Gas Adsorption Capacity of Type-II Kerogen at a Varying Burial Depth
H Wu and L Wen and L Zhang and DB Wang and N Li and ML Yang, ENERGY & FUELS, 36, 7472-7482 (2022).
Kerogen is the main host of methane in most shale formations. Although many studies focused on its isothermal adsorption, the relationship between its methane adsorption capacity and structural characteristics has yet been well addressed. The pore structures and methane adsorption of four kinds of type-II kerogens with different maturities and at a varying burial depth are studied using a combined approach of molecular dynamics and grand canonical Monte Carlo simulations.

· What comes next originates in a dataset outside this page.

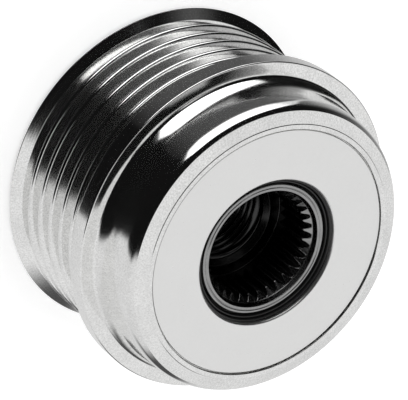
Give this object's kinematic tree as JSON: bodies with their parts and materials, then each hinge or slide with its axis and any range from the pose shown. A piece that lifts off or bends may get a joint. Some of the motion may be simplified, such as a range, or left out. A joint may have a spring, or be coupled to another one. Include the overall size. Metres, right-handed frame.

Attributed to the combined effect of temperature, pressure, and the surface structures of kerogen, the methane adsorption capacity varies with the kerogen maturity and the burial depth. A maximum methane adsorption is predicted at the depth of 1-3 km, which agrees with the observations. Meanwhile, a mismatch between the porosity change and the adsorption change of kerogens is noted and then interpreted by the surface structure evolution of kerogens. Analysis on the amorphous kerogens reveals that the surface and bulk compositions of kerogens are different, and the difference varies with the kerogen maturity. Methane adsorption depends not only on the porosity but also on the proportion of aromatic and aliphatic carbon atoms on the surface. The simulations are expected to be useful for the reserve prediction and interpretation of shale gas formations.